Recep Tayyip Erdoğan, President of Turkey, denounced Israeli Prime Minister Benjamin Netanyahu’s policy, declared the end of diplomatic ties with “Bibi”, charged Tel Aviv of “war crimes”, and pledged to do the necessary research and gather proof to present to the appropriate international bodies.

So, as Erdoğan’s words should not contradict his actions, the Turkish leader announced on November 15 that thousands of lawyers are filing an appeal with the International Criminal Court (ICC) over Netanyahu’s genocide against Palestinians in Gaza. According to Erdoğan’s statement, Ankara will take all necessary measures to hold Netanyahu and his entourage accountable for their actions. In particular, the Turkish president said at a meeting of the ruling Justice and Development Party (AKP): “Now hundreds, thousands of lawyers are appealing to the ICC in the Hague over Netanyahu’s genocide, we will take whatever action is necessary in this connection.” And further added: “If Israel continues the killings as it does now, it will be considered a terrorist state cursed around the world.”
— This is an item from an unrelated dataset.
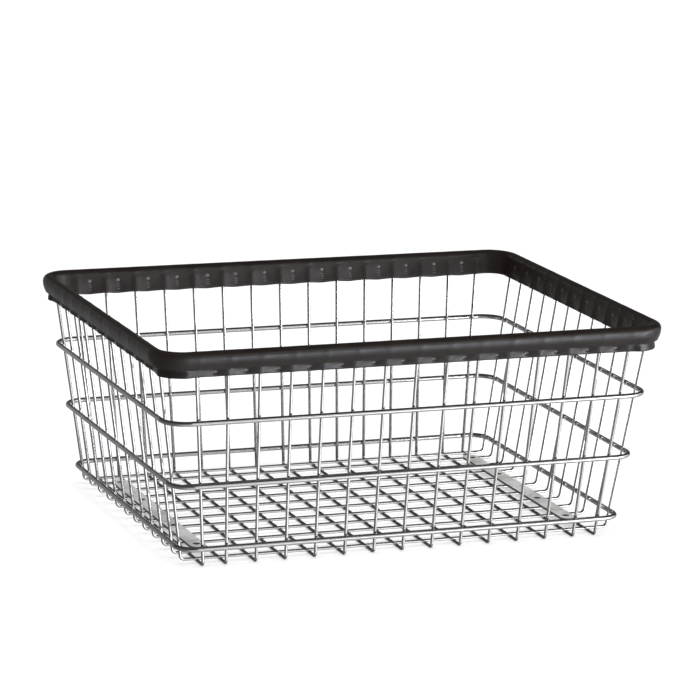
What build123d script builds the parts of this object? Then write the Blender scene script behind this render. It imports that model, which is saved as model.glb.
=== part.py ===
# Rectangular wire basket with a vinyl bumper round its rim.
# Fifteen cross wires and twelve side wires, all U-shaped, are welded into a grid. Three
# hoops go round the outside, a fourth closes the rim inside the bumper, and two drilled
# strips on the floor take the bolts that hold the basket down.
# Millimetres, +Z up, front towards -Y, left towards -X. The origin is the middle of the
# footprint, at the height of the surface that the basket stands on.
import os
from build123d import *

# Overall sizes
rim_width = 650.0        # between the middles of the rim wire, left to right
rim_depth = 500.0        # between the middles of the rim wire, front to back
rim_height = 264.0       # middle of the rim wire above the ground
base_width = 560.2       # between the left and right wall wires, carried down to the ground
base_depth = 427.4       # between the front and back wall wires, carried down to the ground

# Wire
wire_diameter = 4.0      # cross wires and side wires
hoop_diameter = 6.2      # the three hoops and the rim wire
weld_gap = 0.1           # left between welded wires
cross_bend_radius = 5.0  # middle line of a cross wire where floor meets wall
side_bend_radius = 6.5   # middle line of a side wire where floor meets wall

# Cross wires, which run front to back under the floor
cross_wire_count = 15
cross_edge_gap = 22.0    # outermost cross wire to the side wall wires, on the floor
cross_end_gap = 29.5     # outermost cross wire to its neighbour, on the floor
cross_rim_gap = 43.0     # outermost cross wire to the middle of the rim wire, at the rim

# Side wires, which run left to right on top of the cross wires
side_wire_count = 12
side_edge_gap = 16.1     # outermost side wire to the front and back wall wires, on the floor
side_end_gap = 30.2      # outermost side wire to its neighbour, on the floor
side_front_gap = 33.3    # frontmost side wire to the middle of the rim wire, at the rim
side_back_gap = 42.0     # rearmost side wire to the middle of the rim wire, at the rim

# Hoops, from the lowest up to the one inside the bumper
hoop_names = ["lower_hoop", "middle_hoop", "upper_hoop", "rim_wire"]
lower_hoop_height = 24.0
corner_start = 0.6       # straight length of a hoop past its last upright, before the corner

# Mounting strips on the floor
strip_length = 336.0
strip_width = 20.0
strip_thickness = 3.0
strip_inset = 12.1       # middle of the strip to the outermost cross wire
outer_hole_inset = 15.5   # end of the strip to its outer holes
inner_hole_inset = 104.5  # end of the strip to its inner holes
hole_diameter = 9.0

# Bumper, whose section is drawn from the middle of the rim wire, outwards and up
bumper_reach = 7.1       # rim wire middle to the outer face of the bead
bumper_rise = 9.8        # rim wire middle to the top
bead_wall = 0.55         # vinyl beside the top ends of the uprights
bead_drop = 12.5         # rim wire middle to the lower lip of the bead
bead_taper = 3.0         # how far the bead's outer face draws in towards its lip
lip_radius = 2.5         # rounding of the bead's lower lip
skirt_drop = 22.5        # rim wire middle to the lower edge of the outer skirt
skirt_wall = 1.8
inner_drop = 20.5        # rim wire middle to the lower edge of the inner skirt
inner_wall = 1.7
channel_gap = 0.3        # clearance round the wires inside the bumper

# Sizes worked out from the ones above
wire_radius = wire_diameter / 2
hoop_radius = hoop_diameter / 2
cross_height = wire_radius
side_height = cross_height + wire_diameter + weld_gap
floor_top = side_height + wire_radius + weld_gap
hoop_pitch = (rim_height - lower_hoop_height) / (len(hoop_names) - 1)
hoop_offset = wire_radius + hoop_radius + weld_gap


def leaning_offset(base_half, rim_half):
    """Level distance from a leaning upright to its hoop, and the wall's lean."""
    offset = hoop_offset
    for _ in range(4):
        lean = (rim_half - offset - base_half) / rim_height
        offset = hoop_offset * (1 + lean * lean) ** 0.5
    return offset, lean


side_offset, side_lean = leaning_offset(base_width / 2, rim_width / 2)
cross_offset, cross_lean = leaning_offset(base_depth / 2, rim_depth / 2)


def side_wall(height):
    """Distance from the middle to the side wires' uprights."""
    return base_width / 2 + side_lean * height


def cross_wall(height):
    """Distance from the middle to the cross wires' uprights."""
    return base_depth / 2 + cross_lean * height


def floor_places(wall, edge_gap, end_gap, count):
    """Places of the wires on the floor: even steps, with a narrower gap at each end."""
    outermost = wall - edge_gap
    inner_half = outermost - end_gap
    inner_count = count - 2
    inner = [inner_half * (2 * step / (inner_count - 1) - 1) for step in range(inner_count)]
    return [-outermost] + inner + [outermost]


def rim_places(half, first_gap, last_gap, count):
    """Places of the wires at the rim: even steps all the way."""
    first = first_gap - half
    last = half - last_gap
    return [first + (last - first) * step / (count - 1) for step in range(count)]


cross_floor = floor_places(base_width / 2, cross_edge_gap, cross_end_gap, cross_wire_count)
cross_rim = rim_places(rim_width / 2, cross_rim_gap, cross_rim_gap, cross_wire_count)
side_floor = floor_places(base_depth / 2, side_edge_gap, side_end_gap, side_wire_count)
side_rim = rim_places(rim_depth / 2, side_back_gap, side_front_gap, side_wire_count)


def place_at(floor, rim, height):
    """Place of an upright between its floor place and its rim place."""
    return floor + (rim - floor) * height / rim_height


def hoop_size(height):
    """Half width, half depth and corner radius of the hoop at a height."""
    half_width = side_wall(height) + side_offset
    half_depth = cross_wall(height) + cross_offset
    past_cross = half_width - place_at(cross_floor[-1], cross_rim[-1], height)
    past_side = half_depth - place_at(side_floor[-1], side_rim[-1], height)
    corner = min(past_cross, past_side) - corner_start
    return half_width, half_depth, corner


os.makedirs("parts", exist_ok=True)

# Cross wires, from left to right
for index in range(cross_wire_count):
    floor_x = cross_floor[index]
    rim_x = cross_rim[index]
    low_y = cross_wall(cross_height)
    rim_y = cross_wall(rim_height)
    with BuildPart() as cross_wire:
        with BuildLine():
            cross_path = FilletPolyline(
                (rim_x, -rim_y, rim_height),
                (floor_x, -low_y, cross_height),
                (floor_x, low_y, cross_height),
                (rim_x, rim_y, rim_height),
                radius=cross_bend_radius,
            )
        with BuildSketch(Plane(origin=cross_path @ 0, z_dir=cross_path % 0)):
            Circle(wire_radius)
        sweep()
    cross_wire.part.label = f"cross_wire_{index + 1:02d}"
    export_step(cross_wire.part, f"parts/{cross_wire.part.label}.step")

# Side wires, from the back to the front
for index in range(side_wire_count):
    floor_y = -side_floor[index]
    rim_y = -side_rim[index]
    low_x = side_wall(side_height)
    rim_x = side_wall(rim_height)
    with BuildPart() as side_wire:
        with BuildLine():
            side_path = FilletPolyline(
                (-rim_x, rim_y, rim_height),
                (-low_x, floor_y, side_height),
                (low_x, floor_y, side_height),
                (rim_x, rim_y, rim_height),
                radius=side_bend_radius,
            )
        with BuildSketch(Plane(origin=side_path @ 0, z_dir=side_path % 0)):
            Circle(wire_radius)
        sweep()
    side_wire.part.label = f"side_wire_{index + 1:02d}"
    export_step(side_wire.part, f"parts/{side_wire.part.label}.step")

# Hoops round the outside of the uprights, and the rim wire inside the bumper
for level, hoop_name in enumerate(hoop_names):
    height = lower_hoop_height + level * hoop_pitch
    half_width, half_depth, corner = hoop_size(height)
    with BuildPart() as hoop:
        with BuildSketch(Plane.XY.offset(height)) as outline:
            RectangleRounded(2 * half_width, 2 * half_depth, corner)
        path = outline.sketch.face().outer_wire()
        with BuildSketch(Plane(origin=path @ 0, z_dir=path % 0)) as section:
            Circle(hoop_radius)
        sweep(sections=section.sketch, path=path)
    hoop.part.label = hoop_name
    export_step(hoop.part, f"parts/{hoop_name}.step")

# Mounting strips on the floor, with rounded ends and four bolt holes each
strip_x = cross_floor[-1] - strip_inset
outer_hole_spacing = strip_length - 2 * outer_hole_inset
inner_hole_spacing = strip_length - 2 * inner_hole_inset
for side, strip_name in ((-1, "left_mounting_strip"), (1, "right_mounting_strip")):
    with BuildPart() as strip:
        with BuildSketch(Plane.XY.offset(floor_top)):
            with Locations((side * strip_x, 0)):
                SlotOverall(strip_length, strip_width, rotation=90)
            with Locations((side * strip_x, 0)):
                with GridLocations(0, outer_hole_spacing, 1, 2):
                    Circle(hole_diameter / 2, mode=Mode.SUBTRACT)
                with GridLocations(0, inner_hole_spacing, 1, 2):
                    Circle(hole_diameter / 2, mode=Mode.SUBTRACT)
        extrude(amount=strip_thickness)
    strip.part.label = strip_name
    export_step(strip.part, f"parts/{strip_name}.step")

# Bumper: a bead with an outer skirt and an inner skirt, hollow where the wires run
half_width, half_depth, corner = hoop_size(rim_height)
steepest_lean = max(side_lean, cross_lean)
shallowest_lean = min(side_lean, cross_lean)
upright_inside = max(side_offset, cross_offset) + wire_radius + channel_gap
upright_outside = min(side_offset, cross_offset) - wire_radius - channel_gap
inner_low = upright_inside + steepest_lean * inner_drop
upright_top = steepest_lean * wire_radius + channel_gap
top_radius = (bumper_reach + upright_inside + bead_wall) / 2
top_centre = bumper_reach - top_radius
top_level = bumper_rise - top_radius
skirt_high = upright_outside + shallowest_lean * bead_drop
skirt_low = upright_outside + shallowest_lean * skirt_drop
channel_outside = hoop_radius + channel_gap
lip_middle = bumper_reach - bead_taper - lip_radius
with BuildPart() as bumper:
    with BuildSketch(Plane.XY.offset(rim_height)) as rim_outline:
        RectangleRounded(2 * half_width, 2 * half_depth, corner)
    rim_path = rim_outline.sketch.face().outer_wire()
    outwards = Vector((rim_path @ 0).X, 0, 0)
    section_plane = Plane(origin=rim_path @ 0, x_dir=outwards, z_dir=-(rim_path % 0))
    with BuildSketch(section_plane) as section:
        with BuildLine():
            top_arc = CenterArc((top_centre, top_level), top_radius, 0, 180)
            Line(top_arc @ 1, (-inner_low - inner_wall, -inner_drop))
            Line((-inner_low - inner_wall, -inner_drop), (-inner_low, -inner_drop))
            Line((-inner_low, -inner_drop), (-upright_inside, upright_top))
            Line((-upright_inside, upright_top), (-channel_outside, channel_outside))
            Line((-channel_outside, channel_outside), (channel_outside, channel_outside))
            Line((channel_outside, channel_outside), (channel_outside, -channel_outside))
            Line((channel_outside, -channel_outside), (-skirt_high, -bead_drop))
            Line((-skirt_high, -bead_drop), (-skirt_low, -skirt_drop))
            Line((-skirt_low, -skirt_drop), (skirt_wall - skirt_low, -skirt_drop))
            Line((skirt_wall - skirt_low, -skirt_drop), (skirt_wall - skirt_high, -bead_drop))
            Line((skirt_wall - skirt_high, -bead_drop), (lip_middle, -bead_drop))
            lip = CenterArc((lip_middle, lip_radius - bead_drop), lip_radius, -90, 90)
            Line(lip @ 1, top_arc @ 0)
        make_face()
    sweep(sections=section.sketch, path=rim_path)
bumper.part.label = "bumper"
export_step(bumper.part, "parts/bumper.step")
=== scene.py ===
"""Looks of the wire basket: its finishes, welds and shaped vinyl bumper, the camera and the light."""

import math
import random

import bpy
from mathutils import Matrix, Vector


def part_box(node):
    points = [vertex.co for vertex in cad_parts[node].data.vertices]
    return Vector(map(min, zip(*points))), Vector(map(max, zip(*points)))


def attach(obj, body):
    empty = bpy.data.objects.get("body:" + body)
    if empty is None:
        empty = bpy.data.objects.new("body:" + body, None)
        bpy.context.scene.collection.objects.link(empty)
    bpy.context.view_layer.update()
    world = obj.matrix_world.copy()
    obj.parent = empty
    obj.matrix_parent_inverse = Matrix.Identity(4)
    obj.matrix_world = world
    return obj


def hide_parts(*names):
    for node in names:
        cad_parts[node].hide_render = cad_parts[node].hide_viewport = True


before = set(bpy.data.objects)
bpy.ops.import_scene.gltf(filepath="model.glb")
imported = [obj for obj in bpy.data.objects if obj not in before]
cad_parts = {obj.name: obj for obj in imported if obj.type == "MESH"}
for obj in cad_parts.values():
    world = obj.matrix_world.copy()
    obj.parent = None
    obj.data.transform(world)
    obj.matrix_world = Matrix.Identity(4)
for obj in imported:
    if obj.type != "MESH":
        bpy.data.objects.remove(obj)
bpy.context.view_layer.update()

# Names of the solids, as the basket was built
cross_names = [f"cross_wire_{number:02d}" for number in range(1, 16)]
side_names = [f"side_wire_{number:02d}" for number in range(1, 13)]
hoop_names = ["lower_hoop", "middle_hoop", "upper_hoop", "rim_wire"]
strip_names = ["left_mounting_strip", "right_mounting_strip"]
body = "root"

# Sizes in metres
wire_radius = 0.002
weld_gap = 0.0001
rim_corner = 0.0327


def hoop_middle(name):
    """Half width, half depth and height of a hoop's middle line, and the radius of its wire."""
    low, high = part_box(name)
    radius = (high.z - low.z) / 2
    return high.x - radius, high.y - radius, (high.z + low.z) / 2, radius


def upright_places(name, axis):
    """Places of a wire along its wall, on the floor and at the rim, on the axis of that wall."""
    low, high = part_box(name)
    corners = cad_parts[name].data.vertices
    on_floor = [corner.co[axis] for corner in corners if corner.co.z < low.z + wire_radius]
    at_rim = [corner.co[axis] for corner in corners if corner.co.z > high.z - wire_radius]
    return (min(on_floor) + max(on_floor)) / 2, (min(at_rim) + max(at_rim)) / 2


rim_half_width, rim_half_depth, rim_height, _ = hoop_middle("rim_wire")
base_half_width, base_half_depth, lower_height, _ = hoop_middle("lower_hoop")
rise = rim_height - lower_height
side_lean = math.atan((rim_half_width - base_half_width) / rise)
cross_lean = math.atan((rim_half_depth - base_half_depth) / rise)
cross_places = [upright_places(name, axis=0) for name in cross_names]
side_places = [upright_places(name, axis=1) for name in side_names]


# Making nodes
def link(tree, start, end):
    """Joins an output to an input."""
    tree.links.new(start, end)


def node(tree, kind, values=None, **settings):
    """A new node with its settings, and its inputs given as values or as sockets to join."""
    made = tree.nodes.new(kind)
    for name, value in settings.items():
        setattr(made, name, value)
    for key, value in (values or {}).items():
        socket = made.inputs[key]
        if isinstance(value, bpy.types.NodeSocket):
            link(tree, value, socket)
        else:
            socket.default_value = value
    return made


def number_math(tree, operation, first, second=0.0):
    """The outcome of an operation on one or two numbers."""
    return node(tree, "ShaderNodeMath", {0: first, 1: second}, operation=operation).outputs[0]


def soft_range(tree, value, start, end, low=0.0, high=1.0):
    """A value turned into a smooth change from low to high between start and end."""
    made = node(
        tree,
        "ShaderNodeMapRange",
        {"Value": value, "From Min": start, "From Max": end, "To Min": low, "To Max": high},
        interpolation_type="SMOOTHSTEP",
    )
    return made.outputs["Result"]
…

Meanwhile, on November 14 the Istanbul Chief Public Prosecutor’s Office filed a request that the Turkish Ministry of Justice initiate criminal proceedings against Israeli Prime Minister Benjamin Netanyahu, requesting that the International Criminal Court try him for genocide in the Gaza Strip. Prior to that, former Turkish MP Metin Külünk said that a petition had been lodged with the Hague-based International Criminal Court via Turkey’s Ministry of Justice, demanding that Netanyahu be tried for “genocide” in Gaza. Külünk and two Turkish lawyers urged in the motion that the ICC Prosecutor’s Office gather evidence of Netanyahu’s crimes against the Palestinian people in order to eventually begin criminal procedures against the Israeli prime minister and other perpetrators. According to Külünck and the lawyers, Netanyahu is employing weaponry prohibited by international treaties in the Gaza Strip “under the eyes of the entire world.”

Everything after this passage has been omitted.